Even Forest-supporting BBC journalist Jonathan Stevenson admitted afterwards that his team’s behaviour was ‘immature’.  When you see Greg Halford, a man the size of the Incredible Hulk, fall, rolling as if poleaxed, after minor contact from the 5’5″ tall bruiser Jamie Ward, you know that something is going badly wrong somewhere.

The point I’m trying to make is that the caustic atmosphere of this particular derby seems to be too much some of the Forest players.  They get so wound up about the game that they turn on the ref at the first sign of a tackle, or just take the law into their own hands, as when half the team flew at Roberts after a standing challenge on Cohen – not flagged as a foul by the linesman stood a couple of yards away – or when Blackstock went down under a challenge, then obstructed the ball and wrestled Roberts to the ground, rather than letting the game continue.

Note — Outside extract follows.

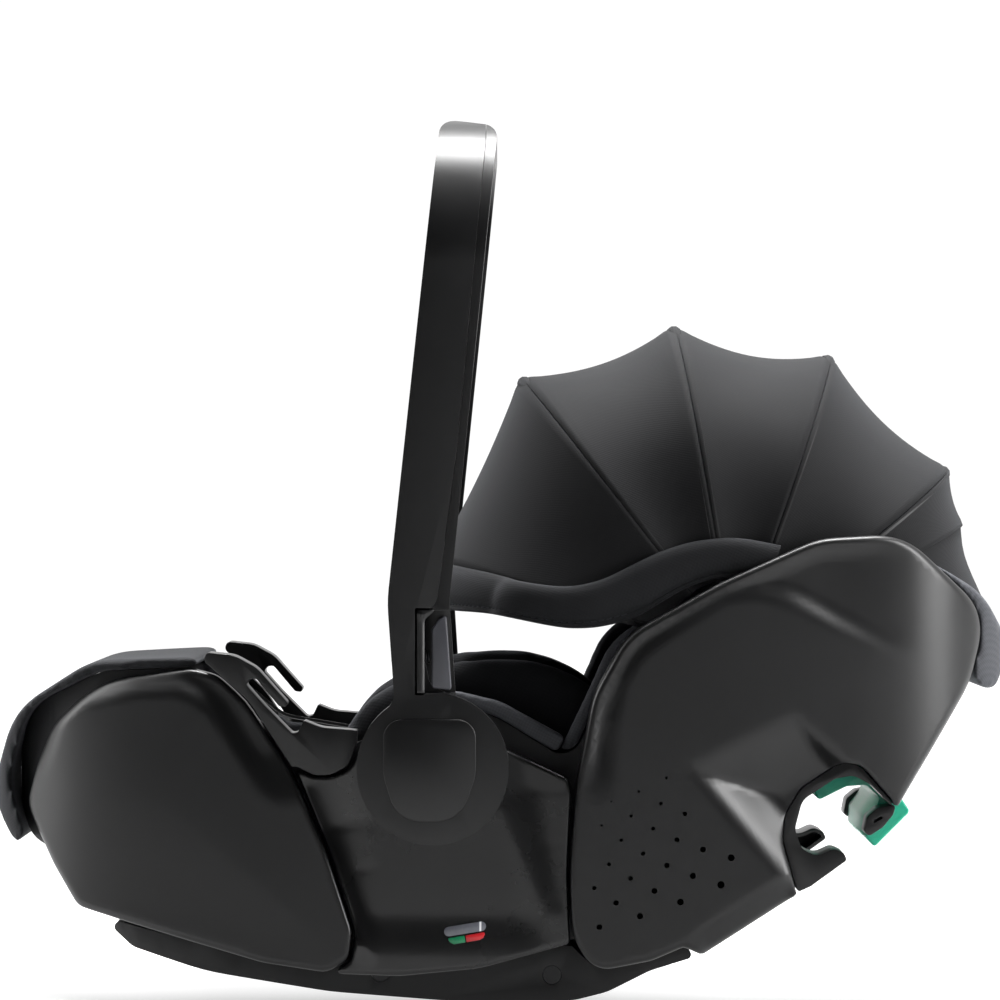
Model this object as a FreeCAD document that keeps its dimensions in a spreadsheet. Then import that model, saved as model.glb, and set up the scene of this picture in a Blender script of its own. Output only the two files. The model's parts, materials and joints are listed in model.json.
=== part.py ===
"""Infant car seat: a rear-facing infant carrier with a swinging carry handle and a folding canopy.

Frame: +X towards the child's head, +Y towards the child's right, +Z up, millimetres.
The origin lies on the floor under the middle of the seat. "left" is the child's left, at -Y.
Flat outlines are drawn in the side view (x, z) and given their width by extrusion. What is seen from
above is rounded by a plan outline, which every moulded shell is cut to.
"""

import FreeCAD, Part
import math
import os

import Sketcher
from FreeCAD import Placement, Rotation, Vector

doc = FreeCAD.newDocument("infant_car_seat")

# ---------------------------------------------------------------- driving dimensions
DIMENSIONS = [
    ("seat_length", 673.0, "overall length, foot end to head end"),
    ("shell_half_width", 193.0, "moulded covers, half of the width"),
    ("plan_reach", 330.0, "moulded covers, reach from the middle to either end in plan"),
    ("cover_wall", 3.0, "wall of the moulded covers"),
    ("side_depth", 33.0, "from a cover's face in to the bucket's wall"),
    ("end_depth", 8.0, "from a cover's end in to the bucket's end in plan"),
    ("bucket_wall", 4.0, "wall of the bucket"),
    ("fit_gap", 0.5, "gap between neighbouring pieces"),
    ("foam_thick", 10.0, "energy-absorbing foam liner"),
    ("liner_thick", 6.0, "fabric seat liner"),
    ("base_inset", 43.0, "from a cover's face in to the rocker base's wall"),
    ("mid_inset", 4.0, "how far the middle panels stand behind the end covers"),
    ("hub_across_x", -43.3, "handle pivot, along the seat"),
    ("hub_up_z", 154.0, "handle pivot, above the floor"),
    ("hub_radius", 49.0, "handle hub disc"),
    ("handle_gap", 4.0, "from the covers to the handle's legs"),
    ("handle_leg", 19.0, "thickness of a handle leg"),
    ("handle_top", 576.0, "top of the handle above the floor"),
    ("grip_thick", 19.0, "thickness of the handle's grip"),
    ("handle_corner", 95.0, "outer corner radius of the handle"),
    ("shaft_radius", 12.0, "handle pivot shaft"),
    ("boss_radius", 30.0, "handle pivot boss"),
    ("running_gap", 0.06, "radial clearance of a turning fit"),
    ("hub_cap_thick", 3.6, "cap on the handle hub"),
    ("lock_radius", 28.0, "lock ring in the handle hub"),
    ("lock_thick", 5.0, "thickness of the lock ring"),
    ("button_travel", 4.0, "travel of a handle button"),
    ("canopy_across_x", 152.0, "canopy pivot, along the seat"),
    ("canopy_up_z", 230.0, "canopy pivot, above the floor"),
    ("canopy_pin", 5.0, "canopy pivot pin radius"),
    ("canopy_half_width", 179.5, "canopy fabric at its sides, half of the width"),
    ("bow_strip", 2.4, "thickness of a canopy bow"),
    ("bow_width", 7.0, "width of a canopy bow"),
    ("fabric_thick", 1.5, "canopy fabric"),
    ("headrest_half_width", 105.0, "headrest shell, half of the width"),
    ("headrest_long", 110.0, "headrest along the backrest"),
    ("webbing_wide", 38.0, "harness webbing width"),
    ("webbing_thick", 1.5, "harness webbing thickness"),
    ("latch_bar_radius", 6.0, "steel bars that a base grips"),
    ("vent_radius", 2.3, "ventilation holes"),
]
dims = doc.addObject("Spreadsheet::Sheet", "dims")
for row, (alias, value, meaning) in enumerate(DIMENSIONS, start=1):
    dims.set(f"A{row}", str(value))
    dims.setAlias(f"A{row}", alias)
    dims.set(f"B{row}", meaning)
doc.recompute()
size = {alias: float(dims.get(alias)) for alias, _, _ in DIMENSIONS}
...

It seems rather hypocriticial to conduct a determined campaign to pressurise a young official into giving a red card, then start crying when one of your own players walks for elbowing somebody in the face.  Credit to Madley for not setting out to ‘even it up’ by dismissing a Derby player or awarding a non-existent penalty, but more importantly, huge credit to the Derby players for never giving him a decision to make after Blackstock was sent off.

Perhaps if the Forest players had expended more energy and thought on playing football and less on trying to influence Madley, they would have created at least one goalscoring opportunity in a first half they certainly shaded in terms of possession.

If I was Sean O’Driscoll, I would be furious with the likes of Blackstock, Cohen and Reid for their lack of discipline.  It is for the fans to get overheated and rant and rave at the ref during these games, not the players.  A lot of guff is talked about fans wanting to see ‘passion’ and ‘commitment’ in local derbies, but these are characteristics best displayed by just getting the result.

John Brayford, the victim of comfortably the worst tackle in the game, a disgusting lunge from Simon Cox that could have snapped his ankle, tweeted after the game: “We came, we saw, we delivered.”  Exactly.  That’s called professionalism.  A less demonstrative individual than Brayford would be hard to find on an English football field – so too would a right back with more dedication to his task.

After the sending-off, what made me feel proud was the coolness with which we carved out the winning goal, then the calmness with which we continued to play, seeing out the game in relatively unruffled fashion until the dying minutes, when the Hail Marys starting bombing in.

Clough’s switch to 4-3-3 (or 4-5-1, call it what you will) was absolutely right, giving us the luxury of a spare man in midfield and allowing Will Hughes to start to conduct the proceedings from the centre, where he belongs.  Hughes struggled badly in a physical mismatch against Halford in the first half, but came into his own once freed from the left wing.  Long-term, Clough has a nice selection headache, because he has three very good central midfield players who must be among the first names on his team sheet.  How to accommodate them all?


By the way, whose idea was it for Forest to sign Jermaine Jenas on an ’emergency’ loan?  Judging from O’Driscoll’s post-match comments, not his.  On why Jenas didn’t even make the bench on Sunday, he said:

 “He needs to play matches, that’s the difficulty.  Do you throw him in when he’s not match fit?  That’s the dilemma… Do you throw him in in the Championship, where you don’t get no easy games?’

In a situation where you already have three midfielders on the bench, how can you possibly need Jenas as an expensive ’emergency’ loanee?   And if it’s an ’emergency’, why would you sign a player who isn’t ready to play?  One can only assume that Jenas was foisted on the manager by naive owners trying to make a statement to the fans before the derby.  What a waste of money.

Anyway, that’s their problem.  Let the Forest fans cling to the fallacy of some imagined moral high ground, where their team are as innocent as babes and only lost to us because we cheated.  My main wish is for the Forest team to grow up, stop playacting and surrounding the ref, let the football do the talking and give us a game, eleven v eleven.

Then we can burst their bubble good and proper by beating them again and doing the Double Double in January.